Make sure that the candidate knows exactly what will happen at the interview. Who will attend? Will the interview include tests or a tour around the workplace? Will the candidate need to bring certain documents with them? Is this the first of several interviews?
This transparency means that the candidate can prepare and present their best self on the day. It also guards against misunderstandings.

  Make Communication Easy

Make it easy for the candidate to get in touch with the right people within your business. That might be by phone or email. Try to avoid automated communication. Instead, make sure that a real person will respond, and make that response quick. There’s no sense in using a general email that is rarely checked or has nothing to do with recruitment.

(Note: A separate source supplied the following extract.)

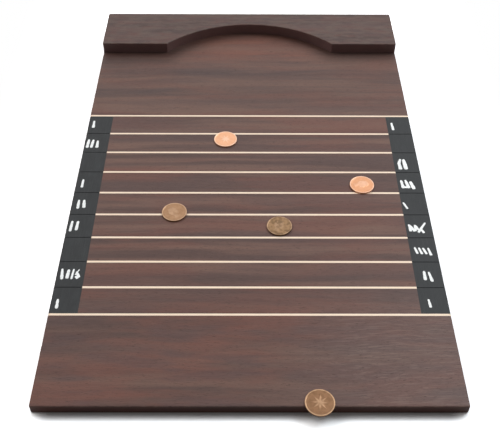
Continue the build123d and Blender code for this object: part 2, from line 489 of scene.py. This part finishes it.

Making communication easy means that candidates are more likely to let you know if they can’t attend an interview or have found another job. That has to be better than a no-show that wastes your valuable time.

 

Wrapping it up


Ghosting by interview candidates is a frustrating, time-wasting, and often expensive experience. However, there are steps that employers can take to reduce the likelihood of an interview no-show:

  • Set up interviews quickly once candidates have been identified.
  • Stay in touch with them throughout the recruitment process.
  • Be transparent about what the business can offer the candidate.
  • Make sure your salary packages and working conditions are competitive.
  • Be flexible about the interview format to appeal to a wider range of candidates.
  • Set clear expectations for what will happen at the interview.
  • Make it easy for candidates to contact the right people in your business.

Take these seven steps to cut the number of no-shows and improve your candidate experience.